* [PROBLEM STATEMENT]: Copy out all the records exactly.

◇ ◇ ◇

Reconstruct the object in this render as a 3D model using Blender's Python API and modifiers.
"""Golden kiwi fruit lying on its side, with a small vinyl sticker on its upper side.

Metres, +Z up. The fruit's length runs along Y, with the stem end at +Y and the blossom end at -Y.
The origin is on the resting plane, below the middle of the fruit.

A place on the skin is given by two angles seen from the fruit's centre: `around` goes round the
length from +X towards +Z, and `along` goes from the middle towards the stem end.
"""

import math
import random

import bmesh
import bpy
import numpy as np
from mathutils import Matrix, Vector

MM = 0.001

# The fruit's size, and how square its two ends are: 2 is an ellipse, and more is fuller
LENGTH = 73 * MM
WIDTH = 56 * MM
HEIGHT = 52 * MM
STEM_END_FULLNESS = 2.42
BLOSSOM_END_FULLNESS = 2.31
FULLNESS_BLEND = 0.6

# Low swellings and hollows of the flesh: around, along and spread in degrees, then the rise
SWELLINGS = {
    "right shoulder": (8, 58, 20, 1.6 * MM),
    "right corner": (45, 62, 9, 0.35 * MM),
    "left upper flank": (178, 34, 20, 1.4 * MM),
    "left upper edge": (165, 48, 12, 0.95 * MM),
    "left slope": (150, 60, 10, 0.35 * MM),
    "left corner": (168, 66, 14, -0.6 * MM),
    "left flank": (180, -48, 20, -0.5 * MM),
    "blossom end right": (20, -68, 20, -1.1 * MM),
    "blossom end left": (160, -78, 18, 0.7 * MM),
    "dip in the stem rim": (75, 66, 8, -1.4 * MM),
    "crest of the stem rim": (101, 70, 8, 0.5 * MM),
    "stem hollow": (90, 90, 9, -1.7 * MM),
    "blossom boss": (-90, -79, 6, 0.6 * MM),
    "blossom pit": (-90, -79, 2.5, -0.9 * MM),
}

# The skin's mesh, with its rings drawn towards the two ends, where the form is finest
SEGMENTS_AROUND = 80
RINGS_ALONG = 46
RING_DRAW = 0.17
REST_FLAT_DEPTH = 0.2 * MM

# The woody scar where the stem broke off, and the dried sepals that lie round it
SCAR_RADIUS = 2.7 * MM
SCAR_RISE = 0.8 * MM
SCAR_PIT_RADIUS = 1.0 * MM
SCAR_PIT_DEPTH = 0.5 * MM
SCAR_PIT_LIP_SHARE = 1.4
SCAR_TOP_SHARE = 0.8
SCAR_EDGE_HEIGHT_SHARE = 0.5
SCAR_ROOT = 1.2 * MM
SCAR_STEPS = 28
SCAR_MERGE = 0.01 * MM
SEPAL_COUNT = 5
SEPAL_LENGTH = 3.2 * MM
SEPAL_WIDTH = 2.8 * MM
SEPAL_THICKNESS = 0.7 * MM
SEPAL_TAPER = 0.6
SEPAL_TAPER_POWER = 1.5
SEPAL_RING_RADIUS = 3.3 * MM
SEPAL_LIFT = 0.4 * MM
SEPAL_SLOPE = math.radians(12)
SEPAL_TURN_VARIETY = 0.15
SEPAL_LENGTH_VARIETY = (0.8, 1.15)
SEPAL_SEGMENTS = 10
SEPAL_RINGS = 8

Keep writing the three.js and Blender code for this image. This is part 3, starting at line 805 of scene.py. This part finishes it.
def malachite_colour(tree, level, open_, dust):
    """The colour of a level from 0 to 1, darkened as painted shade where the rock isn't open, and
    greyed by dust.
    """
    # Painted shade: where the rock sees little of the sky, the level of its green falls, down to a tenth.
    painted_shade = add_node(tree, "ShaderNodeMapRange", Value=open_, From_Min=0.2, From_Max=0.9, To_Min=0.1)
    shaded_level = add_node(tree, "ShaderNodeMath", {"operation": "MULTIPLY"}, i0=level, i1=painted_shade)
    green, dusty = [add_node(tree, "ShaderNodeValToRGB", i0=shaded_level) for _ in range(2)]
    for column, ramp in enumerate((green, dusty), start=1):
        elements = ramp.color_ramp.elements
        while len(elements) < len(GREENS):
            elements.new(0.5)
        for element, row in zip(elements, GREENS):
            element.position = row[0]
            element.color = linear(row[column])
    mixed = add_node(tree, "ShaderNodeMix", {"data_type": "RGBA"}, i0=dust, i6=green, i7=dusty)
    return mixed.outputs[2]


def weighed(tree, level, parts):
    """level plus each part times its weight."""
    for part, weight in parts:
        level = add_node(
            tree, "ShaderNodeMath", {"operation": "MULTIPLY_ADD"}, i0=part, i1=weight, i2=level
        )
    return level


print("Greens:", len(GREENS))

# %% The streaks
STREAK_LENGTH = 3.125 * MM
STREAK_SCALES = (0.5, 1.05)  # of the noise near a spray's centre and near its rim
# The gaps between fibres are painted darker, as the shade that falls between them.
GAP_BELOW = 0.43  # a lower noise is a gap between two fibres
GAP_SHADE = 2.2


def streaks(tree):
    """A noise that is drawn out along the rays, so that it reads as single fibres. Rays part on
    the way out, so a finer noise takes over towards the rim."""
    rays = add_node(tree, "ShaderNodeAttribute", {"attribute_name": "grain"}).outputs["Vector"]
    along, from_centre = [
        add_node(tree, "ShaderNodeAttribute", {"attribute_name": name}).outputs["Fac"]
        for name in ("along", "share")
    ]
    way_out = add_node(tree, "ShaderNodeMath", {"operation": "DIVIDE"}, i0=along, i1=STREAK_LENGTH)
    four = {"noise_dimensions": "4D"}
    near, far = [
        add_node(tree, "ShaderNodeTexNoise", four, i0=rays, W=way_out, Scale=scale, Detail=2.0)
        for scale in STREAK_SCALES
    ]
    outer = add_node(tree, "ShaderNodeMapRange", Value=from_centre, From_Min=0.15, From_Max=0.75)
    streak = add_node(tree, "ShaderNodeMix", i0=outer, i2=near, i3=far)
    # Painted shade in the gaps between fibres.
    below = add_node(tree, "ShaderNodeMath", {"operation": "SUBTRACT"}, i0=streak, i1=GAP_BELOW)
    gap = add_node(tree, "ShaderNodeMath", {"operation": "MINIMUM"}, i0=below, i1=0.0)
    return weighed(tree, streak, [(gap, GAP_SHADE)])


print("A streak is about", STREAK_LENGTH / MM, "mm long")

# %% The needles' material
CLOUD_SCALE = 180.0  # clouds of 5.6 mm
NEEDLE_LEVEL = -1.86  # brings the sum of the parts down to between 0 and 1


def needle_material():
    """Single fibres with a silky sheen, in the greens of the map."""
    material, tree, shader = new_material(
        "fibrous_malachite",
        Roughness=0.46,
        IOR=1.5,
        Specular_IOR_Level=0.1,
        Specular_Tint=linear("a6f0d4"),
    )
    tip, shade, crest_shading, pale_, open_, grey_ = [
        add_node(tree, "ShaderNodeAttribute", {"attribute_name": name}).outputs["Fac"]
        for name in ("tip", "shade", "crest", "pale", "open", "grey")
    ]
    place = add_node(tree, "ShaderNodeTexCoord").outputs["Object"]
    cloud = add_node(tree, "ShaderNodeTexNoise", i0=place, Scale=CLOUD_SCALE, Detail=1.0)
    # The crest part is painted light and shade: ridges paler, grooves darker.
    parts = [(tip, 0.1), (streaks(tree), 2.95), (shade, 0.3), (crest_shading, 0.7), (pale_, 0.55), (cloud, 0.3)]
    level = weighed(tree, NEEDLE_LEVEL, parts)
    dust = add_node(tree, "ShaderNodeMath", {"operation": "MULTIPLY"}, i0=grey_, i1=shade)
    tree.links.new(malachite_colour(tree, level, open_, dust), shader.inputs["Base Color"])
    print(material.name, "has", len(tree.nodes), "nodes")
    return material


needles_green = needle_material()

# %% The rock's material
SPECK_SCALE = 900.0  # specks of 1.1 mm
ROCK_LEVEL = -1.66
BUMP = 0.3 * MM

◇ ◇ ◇

* [RESULT OF THE EXERCISE]:
Reconstruct the object in this render as a 3D model using Blender's Python API and modifiers.
"""Golden kiwi fruit lying on its side, with a small vinyl sticker on its upper side.

Metres, +Z up. The fruit's length runs along Y, with the stem end at +Y and the blossom end at -Y.
The origin is on the resting plane, below the middle of the fruit.

A place on the skin is given by two angles seen from the fruit's centre: `around` goes round the
length from +X towards +Z, and `along` goes from the middle towards the stem end.
"""

import math
import random

import bmesh
import bpy
import numpy as np
from mathutils import Matrix, Vector

MM = 0.001

# The fruit's size, and how square its two ends are: 2 is an ellipse, and more is fuller
LENGTH = 73 * MM
WIDTH = 56 * MM
HEIGHT = 52 * MM
STEM_END_FULLNESS = 2.42
BLOSSOM_END_FULLNESS = 2.31
FULLNESS_BLEND = 0.6

# Low swellings and hollows of the flesh: around, along and spread in degrees, then the rise
SWELLINGS = {
    "right shoulder": (8, 58, 20, 1.6 * MM),
    "right corner": (45, 62, 9, 0.35 * MM),
    "left upper flank": (178, 34, 20, 1.4 * MM),
    "left upper edge": (165, 48, 12, 0.95 * MM),
    "left slope": (150, 60, 10, 0.35 * MM),
    "left corner": (168, 66, 14, -0.6 * MM),
    "left flank": (180, -48, 20, -0.5 * MM),
    "blossom end right": (20, -68, 20, -1.1 * MM),
    "blossom end left": (160, -78, 18, 0.7 * MM),
    "dip in the stem rim": (75, 66, 8, -1.4 * MM),
    "crest of the stem rim": (101, 70, 8, 0.5 * MM),
    "stem hollow": (90, 90, 9, -1.7 * MM),
    "blossom boss": (-90, -79, 6, 0.6 * MM),
    "blossom pit": (-90, -79, 2.5, -0.9 * MM),
}

# The skin's mesh, with its rings drawn towards the two ends, where the form is finest
SEGMENTS_AROUND = 80
RINGS_ALONG = 46
RING_DRAW = 0.17
REST_FLAT_DEPTH = 0.2 * MM

# The woody scar where the stem broke off, and the dried sepals that lie round it
SCAR_RADIUS = 2.7 * MM
SCAR_RISE = 0.8 * MM
SCAR_PIT_RADIUS = 1.0 * MM
SCAR_PIT_DEPTH = 0.5 * MM
SCAR_PIT_LIP_SHARE = 1.4
SCAR_TOP_SHARE = 0.8
SCAR_EDGE_HEIGHT_SHARE = 0.5
SCAR_ROOT = 1.2 * MM
SCAR_STEPS = 28
SCAR_MERGE = 0.01 * MM
SEPAL_COUNT = 5
SEPAL_LENGTH = 3.2 * MM
SEPAL_WIDTH = 2.8 * MM
SEPAL_THICKNESS = 0.7 * MM
SEPAL_TAPER = 0.6
SEPAL_TAPER_POWER = 1.5
SEPAL_RING_RADIUS = 3.3 * MM
SEPAL_LIFT = 0.4 * MM
SEPAL_SLOPE = math.radians(12)
SEPAL_TURN_VARIETY = 0.15
SEPAL_LENGTH_VARIETY = (0.8, 1.15)
SEPAL_SEGMENTS = 10
SEPAL_RINGS = 8

Keep writing the three.js and Blender code for this image. This is part 3, starting at line 805 of scene.py. This part finishes it.
def malachite_colour(tree, level, open_, dust):
    """The colour of a level from 0 to 1, darkened as painted shade where the rock isn't open, and
    greyed by dust.
    """
    # Painted shade: where the rock sees little of the sky, the level of its green falls, down to a tenth.
    painted_shade = add_node(tree, "ShaderNodeMapRange", Value=open_, From_Min=0.2, From_Max=0.9, To_Min=0.1)
    shaded_level = add_node(tree, "ShaderNodeMath", {"operation": "MULTIPLY"}, i0=level, i1=painted_shade)
    green, dusty = [add_node(tree, "ShaderNodeValToRGB", i0=shaded_level) for _ in range(2)]
    for column, ramp in enumerate((green, dusty), start=1):
        elements = ramp.color_ramp.elements
        while len(elements) < len(GREENS):
            elements.new(0.5)
        for element, row in zip(elements, GREENS):
            element.position = row[0]
            element.color = linear(row[column])
    mixed = add_node(tree, "ShaderNodeMix", {"data_type": "RGBA"}, i0=dust, i6=green, i7=dusty)
    return mixed.outputs[2]


def weighed(tree, level, parts):
    """level plus each part times its weight."""
    for part, weight in parts:
        level = add_node(
            tree, "ShaderNodeMath", {"operation": "MULTIPLY_ADD"}, i0=part, i1=weight, i2=level
        )
    return level


print("Greens:", len(GREENS))

# %% The streaks
STREAK_LENGTH = 3.125 * MM
STREAK_SCALES = (0.5, 1.05)  # of the noise near a spray's centre and near its rim
# The gaps between fibres are painted darker, as the shade that falls between them.
GAP_BELOW = 0.43  # a lower noise is a gap between two fibres
GAP_SHADE = 2.2


def streaks(tree):
    """A noise that is drawn out along the rays, so that it reads as single fibres. Rays part on
    the way out, so a finer noise takes over towards the rim."""
    rays = add_node(tree, "ShaderNodeAttribute", {"attribute_name": "grain"}).outputs["Vector"]
    along, from_centre = [
        add_node(tree, "ShaderNodeAttribute", {"attribute_name": name}).outputs["Fac"]
        for name in ("along", "share")
    ]
    way_out = add_node(tree, "ShaderNodeMath", {"operation": "DIVIDE"}, i0=along, i1=STREAK_LENGTH)
    four = {"noise_dimensions": "4D"}
    near, far = [
        add_node(tree, "ShaderNodeTexNoise", four, i0=rays, W=way_out, Scale=scale, Detail=2.0)
        for scale in STREAK_SCALES
    ]
    outer = add_node(tree, "ShaderNodeMapRange", Value=from_centre, From_Min=0.15, From_Max=0.75)
    streak = add_node(tree, "ShaderNodeMix", i0=outer, i2=near, i3=far)
    # Painted shade in the gaps between fibres.
    below = add_node(tree, "ShaderNodeMath", {"operation": "SUBTRACT"}, i0=streak, i1=GAP_BELOW)
    gap = add_node(tree, "ShaderNodeMath", {"operation": "MINIMUM"}, i0=below, i1=0.0)
    return weighed(tree, streak, [(gap, GAP_SHADE)])


print("A streak is about", STREAK_LENGTH / MM, "mm long")

# %% The needles' material
CLOUD_SCALE = 180.0  # clouds of 5.6 mm
NEEDLE_LEVEL = -1.86  # brings the sum of the parts down to between 0 and 1


def needle_material():
    """Single fibres with a silky sheen, in the greens of the map."""
    material, tree, shader = new_material(
        "fibrous_malachite",
        Roughness=0.46,
        IOR=1.5,
        Specular_IOR_Level=0.1,
        Specular_Tint=linear("a6f0d4"),
    )
    tip, shade, crest_shading, pale_, open_, grey_ = [
        add_node(tree, "ShaderNodeAttribute", {"attribute_name": name}).outputs["Fac"]
        for name in ("tip", "shade", "crest", "pale", "open", "grey")
    ]
    place = add_node(tree, "ShaderNodeTexCoord").outputs["Object"]
    cloud = add_node(tree, "ShaderNodeTexNoise", i0=place, Scale=CLOUD_SCALE, Detail=1.0)
    # The crest part is painted light and shade: ridges paler, grooves darker.
    parts = [(tip, 0.1), (streaks(tree), 2.95), (shade, 0.3), (crest_shading, 0.7), (pale_, 0.55), (cloud, 0.3)]
    level = weighed(tree, NEEDLE_LEVEL, parts)
    dust = add_node(tree, "ShaderNodeMath", {"operation": "MULTIPLY"}, i0=grey_, i1=shade)
    tree.links.new(malachite_colour(tree, level, open_, dust), shader.inputs["Base Color"])
    print(material.name, "has", len(tree.nodes), "nodes")
    return material


needles_green = needle_material()

# %% The rock's material
SPECK_SCALE = 900.0  # specks of 1.1 mm
ROCK_LEVEL = -1.66
BUMP = 0.3 * MM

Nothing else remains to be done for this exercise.